There are still operational complexities to manage. In the United States, Austal said some early-stage shipbuilding programs carried lower margins and that it had lodged a Request for Equitable Adjustment with the U.S. Navy on the T-ATS program. At the same time, the company reported strong overall momentum, a large vessel pipeline, and materially improved earnings from Australasia as defence programs in Australia moved forward and support revenue increased.
That balance is important. Austal is not a risk-free story, and a company operating across naval shipbuilding, submarine modules, major capex programs and government procurement was never going to be one. But its recent disclosures show a business that is investing heavily, winning strategic work, and building the industrial capacity required to support much larger and longer-duration programs.
The company’s partner network is unusually visible and unusually meaningful. The Commonwealth of Australia, Austal Defence Australia, Damen, Mitsubishi Heavy Industries, General Dynamics Electric Boat, the U.S. Navy and Export Finance Australia are not peripheral names. They are central to how Austal is scaling, financing and de-risking its next chapter.

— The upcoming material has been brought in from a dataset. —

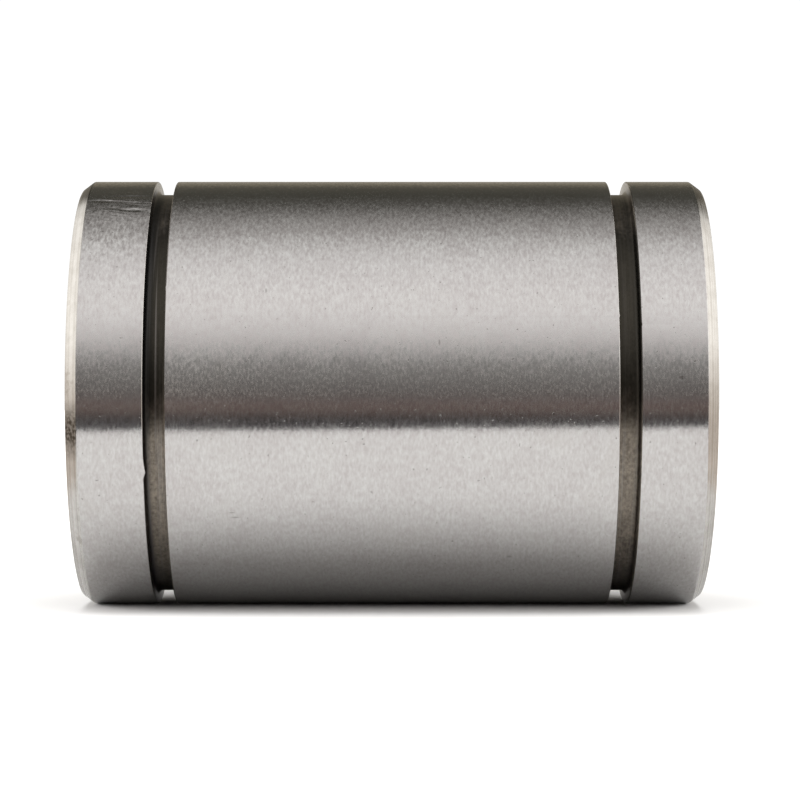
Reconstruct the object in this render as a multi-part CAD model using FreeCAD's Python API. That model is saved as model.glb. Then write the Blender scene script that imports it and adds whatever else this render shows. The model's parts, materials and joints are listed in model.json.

That is why Austal now feels less like a listed industrial company and more like a strategic maritime platform. Its future is tied not only to vessel output, but to sovereign capability, defence-industrial policy, allied naval partnerships and long-horizon infrastructure investment in shipyards and manufacturing capacity.
Looking ahead, the direction of travel is clear. Austal has scale, cash, strategic programs, major partners and a growing role inside both Australian and U.S. defence ecosystems. If execution continues to match opportunity, the company appears well placed to remain one of the most consequential maritime manufacturing and defence-delivery businesses in the Australian market.